If you’re on the road, you probably already know that driving is expensive. There’s gas, insurance, maintenance, and more. This is one of the biggest expenses a teen can have. It is such a relief to me to have an envelope dedicated just to the expenses I expect to have for my car. I started saving for a car two years before I even had one!


My two biggest specialty savings categories are my college fund and retirement. I have a goal to graduate without debt. That means starting to save today. As far as retirement goes, it’s never too soon to start saving. Ensuring financial comfort a long way into the future is worth a tiny bit of pain every month.

From a very early age, my parents taught me how fortunate I was to live the life I have.

Because of that – and because I am a person of faith – I choose to give back some of my earnings each month to my church. That works for me. Others prefer to donate to a local animal shelter, a school, or an overseas charity.
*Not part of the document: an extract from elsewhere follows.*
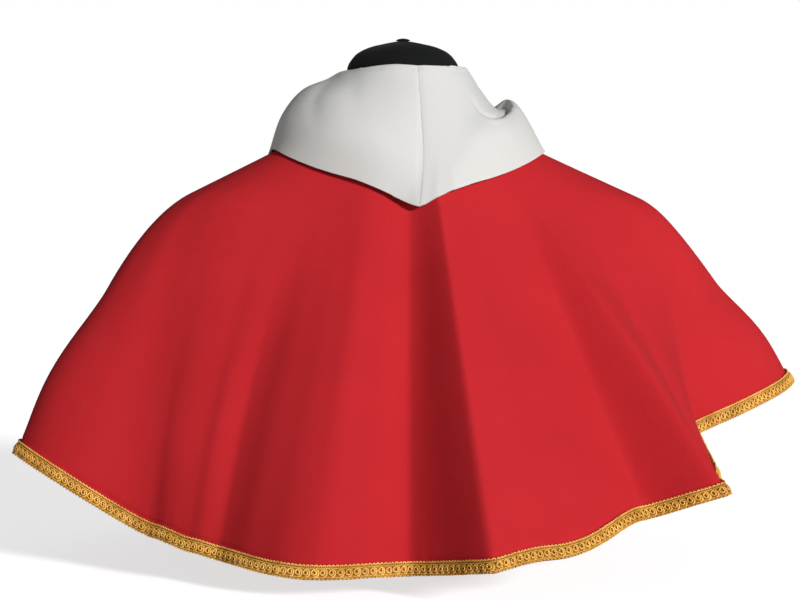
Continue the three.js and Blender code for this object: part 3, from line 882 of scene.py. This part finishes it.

Wherever you choose to give your money, make sure it is an organization or cause you feel passionate about.

Temporary Envelopes

There are times when you need an envelope for something temporary because it won’t be an expense that lasts forever. My brother is getting married in a few months, and I’m a bridesmaid. I’m so excited! Of course, there are a lot of things to purchase, so I started an envelope as soon as they asked me. I have to get a dress, shoes, and have my hair done. Plus, I want to splurge and get a manicure and pedicure.  Everything is going to add up, but I’m ready because I started saving months ago. Once the wedding is over, I will throw this envelope away and add any leftover money to another category.

Order of Priority

Just because I have all these envelopes, I don’t just put money into them equally. I prioritize what bills need to be paid before putting away money in my “fun” categories. I start with my “car,” “giving,” and “savings” envelopes. Whatever is left over goes into my temporary “wedding” envelope, then into “entertainment” and “shopping.”